** Start of Provided material **

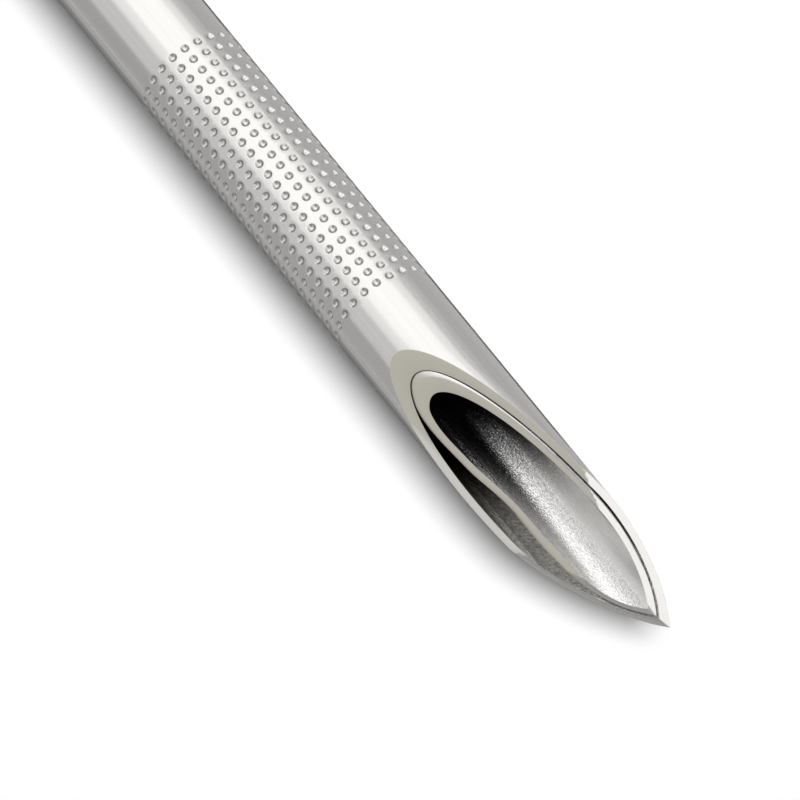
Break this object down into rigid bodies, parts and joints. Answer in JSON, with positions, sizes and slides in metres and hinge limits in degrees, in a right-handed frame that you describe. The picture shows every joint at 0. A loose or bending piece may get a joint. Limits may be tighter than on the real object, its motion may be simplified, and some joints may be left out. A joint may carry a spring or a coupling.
{
  "type": "aspiration needle",
  "caption": "Two-lumen aspiration needle: dimpled steel tube with a D-shaped inner tube, lancet point, two-shell handle, branch with stopcock and cap, tubing nut.",
  "frame": {"origin": "middle of the handle's flat belly, on the joint between the two shells", "axes": "+X along the needle towards its point, +Z the way the bevel faces and away from the flat belly, +Y to the left seen from behind"},
  "size_m": [0.4226, 0.0168, 0.0443],
  "materials": {
    "outer_steel": "polished, ground at the point",
    "inner_steel": "drawn, ground at the point",
    "hub_steel": "turned",
    "seal_silicone": "moulded silicone",
    "soft_grey": "soft moulded elastomer",
    "gauge_white": "moulded",
    "handle_plastic": "fine spark-eroded texture",
    "marker_blue": "moulded",
    "clear_plastic": "clear moulding",
    "cap_plastic": "moulded"
  },
  "bodies": {
    "needle": {"outer_cannula": "outer_steel", "inner_cannula": "inner_steel", "cannula_hub": "hub_steel", "hub_seal": "seal_silicone", "nose_cone": "soft_grey", "gauge_ring": "gauge_white", "handle_shell_left": "handle_plastic", "handle_shell_right": "handle_plastic", "shell_pins": "hub_steel", "grip_inlay_left": "soft_grey", "grip_inlay_right": "soft_grey", "bevel_marker": "marker_blue", "y_manifold": "clear_plastic", "chamber_seal": "seal_silicone", "end_ring": "gauge_white", "tube_collet": "cap_plastic", "stopcock_body": "clear_plastic"},
    "tap": {"stopcock_tap": "marker_blue"},
    "cap": {"port_cap": "cap_plastic"},
    "nut": {"tube_nut": "marker_blue"}
  },
  "joints": [
    {"name": "tap_turn", "type": "hinge", "parent": "needle", "child": "tap", "pos_m": [-0.02702, 0, 0.02905], "axis": [0, 1, 0], "range_deg": [0, 90]},
    {"name": "cap_pull", "type": "slide", "parent": "needle", "child": "cap", "axis": [-0.788, 0, 0.6157], "range_m": [0, 0.012]},
    {"name": "nut_turn", "type": "hinge", "parent": "needle", "child": "nut", "pos_m": [-0.055, 0, 0.0075], "axis": [-1, 0, 0], "range_deg": [0, 360]}
  ]
}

** End of Provided material **

What to produce: Report how many lines of the data contain the word "joints", using the number alone.

Completed task: 2